This article is an edited transcript of The Partition of India with Anita Rani, available on History Hit TV.
The Partition of India in 1947 is one of the great forgotten tragedies of the 20th century. It occurred when India became independent from the British Empire and the territory was broken into India and Pakistan.
As part of this process, the north-eastern Indian region of Bengal was split in half along religious lines into East and West Bengal. Muslim-majority East Bengal initially formed part of Pakistan but later became Bangladesh.
It was decided that India needed to be separated because it had ended up as a massive, sprawling empire. There was a precedent for such a move; both Burma (now Myanmar) and Sri Lanka had previously been separated from the Indian Empire. But then the decision came to separate it even further.
The British role
India was divided by Sir Cyril Radcliffe, a British lawyer who had never visited the country before and had little time to grasp the social consequences of his decision.
In the north-west of India, Punjab was divided in half, with half of it becoming Pakistan and the other half remaining in India.
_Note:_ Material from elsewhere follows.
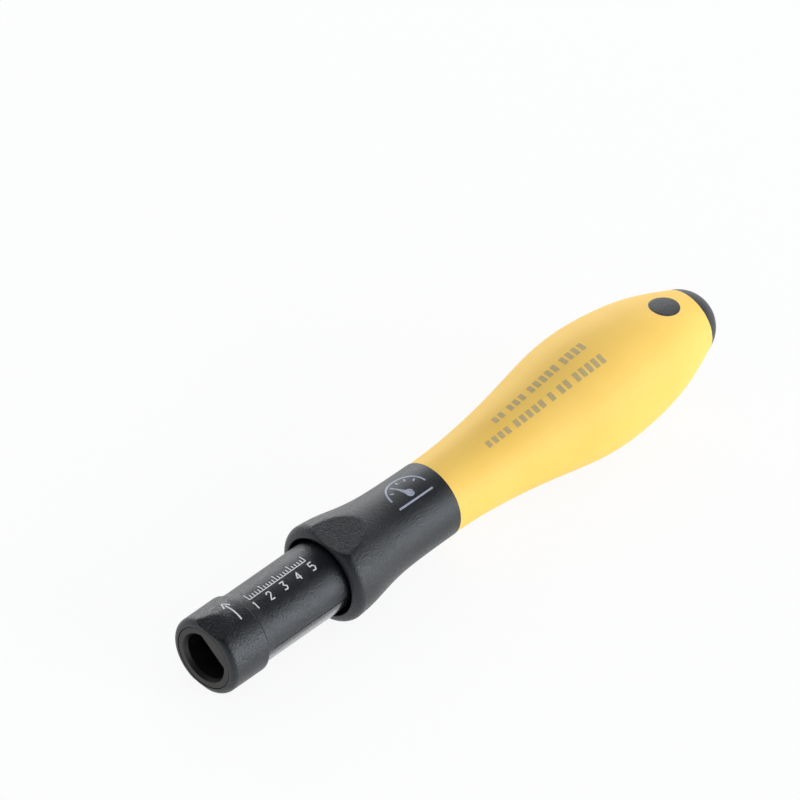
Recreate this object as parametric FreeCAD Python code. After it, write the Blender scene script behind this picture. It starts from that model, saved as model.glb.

When India was one huge country, before Pakistan was created, Punjab was a really important state for the British Empire. It was one of the last states in India to be annexed by the British.
The scale of the tragedy
On the ground during Partition, there was incredible inter-communal violence and mass deportations and huge movements of peoples, probably the biggest in history.
The United Nations High Commissioner for Refugees estimates that 14 million Hindus, Sikhs and Muslims were displaced during the division of India, which makes it the largest mass migration in human history.
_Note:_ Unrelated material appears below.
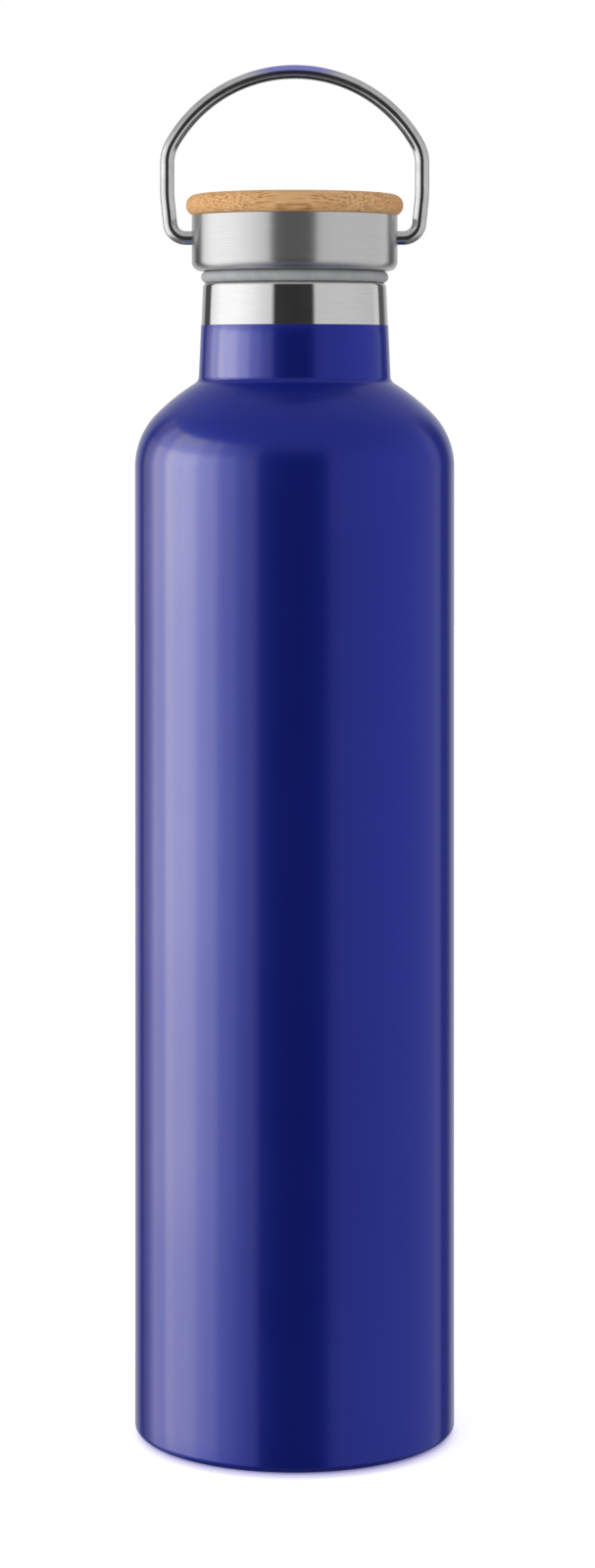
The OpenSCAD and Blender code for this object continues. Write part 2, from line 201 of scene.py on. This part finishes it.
# ---------------------------------------------------------------- material helpers
class Nodes:
    """Short calls for building one material's nodes."""

    def __init__(self, name):
        self.material = bpy.data.materials.new(name)
        self.material.use_nodes = True
        self.tree = self.material.node_tree
        self.shader = self.tree.nodes["Principled BSDF"]
        self.place = self.add("ShaderNodeTexCoord").outputs["Object"]

    def add(self, kind, **values):
        node = self.tree.nodes.new(kind)
        for key, value in values.items():
            setattr(node, key, value)
        return node

    def link(self, a, b):
        self.tree.links.new(a, b)

    def put(self, socket, value):
        if isinstance(value, bpy.types.NodeSocket):
            self.link(value, socket)
        else:
            socket.default_value = value

    def math(self, operation, a, b=0.0, clamp=False):
        node = self.add("ShaderNodeMath", operation=operation, use_clamp=clamp)
        self.put(node.inputs[0], a)
        self.put(node.inputs[1], b)
        return node.outputs[0]

    def stretch(self, scale, vector=None):
        node = self.add("ShaderNodeMapping")
        self.link(vector or self.place, node.inputs["Vector"])
        node.inputs["Scale"].default_value = scale
        return node.outputs["Vector"]

    def noise(self, scale, detail=2.0, rough=0.5, vector=None):
        node = self.add("ShaderNodeTexNoise")
        self.link(vector or self.place, node.inputs["Vector"])
        node.inputs["Scale"].default_value = scale
        node.inputs["Detail"].default_value = detail
        node.inputs["Roughness"].default_value = rough
        return node.outputs["Fac"]

    def ramp(self, fac, stops):
        node = self.add("ShaderNodeValToRGB")
        self.link(fac, node.inputs["Fac"])
        items = node.color_ramp.elements
        while len(items) < len(stops):
            items.new(0.5)
        for item, (where, colour) in zip(items, stops):
            item.position = where
            item.color = (*colour, 1) if len(colour) == 3 else colour
        return node.outputs["Color"]

    def spread(self, fac, low, high, to_low, to_high):
        node = self.add("ShaderNodeMapRange")
        self.link(fac, node.inputs["Value"])
        for key, value in zip(("From Min", "From Max", "To Min", "To Max"), (low, high, to_low, to_high)):
            node.inputs[key].default_value = value
        return node.outputs["Result"]

    def mix(self, fac, a, b, blend="MIX"):
        node = self.add("ShaderNodeMix", data_type="RGBA", blend_type=blend)
        self.put(node.inputs["Factor"], fac)
        self.put(node.inputs["A"], a)
        self.put(node.inputs["B"], b)
        return node.outputs["Result"]

    def bump(self, height, distance, strength=1.0):
        node = self.add("ShaderNodeBump")
        self.link(height, node.inputs["Height"])
        node.inputs["Distance"].default_value = distance
        node.inputs["Strength"].default_value = strength
        self.link(node.outputs["Normal"], self.shader.inputs["Normal"])

    def set(self, **values):
        for key, value in values.items():
            self.put(self.shader.inputs[key.replace("_", " ")], value)

    def round_the_axis(self, turns_scale, height_scale):
        """Coordinates that run slowly round the Z axis and quickly along it, for brush marks."""
        split = self.add("ShaderNodeSeparateXYZ")
        self.link(self.place, split.inputs[0])
        angle = self.math("ARCTAN2", split.outputs["Y"], split.outputs["X"])
        join = self.add("ShaderNodeCombineXYZ")
        self.link(self.math("MULTIPLY", self.math("COSINE", angle), turns_scale), join.inputs["X"])
        self.link(self.math("MULTIPLY", self.math("SINE", angle), turns_scale), join.inputs["Y"])
        self.link(self.math("MULTIPLY", split.outputs["Z"], height_scale), join.inputs["Z"])
        return join.outputs[0]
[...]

These communities essentially had to get to the right side of what was an arbitrary line.
It was a tragedy. Almost 15 million people were displaced, while a million people died.
There were Punjabi Muslims and Punjabi Hindus and Sikhs. But, although they had different faiths, the only thing that was different about them was the religion that they had chosen to follow; just the gods that they believed in.
They ate the same food. They spoke the same language. Culturally, they were identical; everything else was the same.
Then when Partition happened, these communities were weaponised and just went for each other. Absolute chaos ensued and hell broke out and neighbours were killing neighbours.
Women were used and people were kidnapping other people’s daughters and raping and murdering them.
My grandfather’s family were living in what ended up becoming Pakistan, but he was away with the British-Indian Army down in Mumbai, so thousands of miles away.
His first family just couldn’t get across the border into India and they were all slaughtered.
Accounts of these events sound almost medieval, and their effects are still being felt in the divides between India and Pakistan today.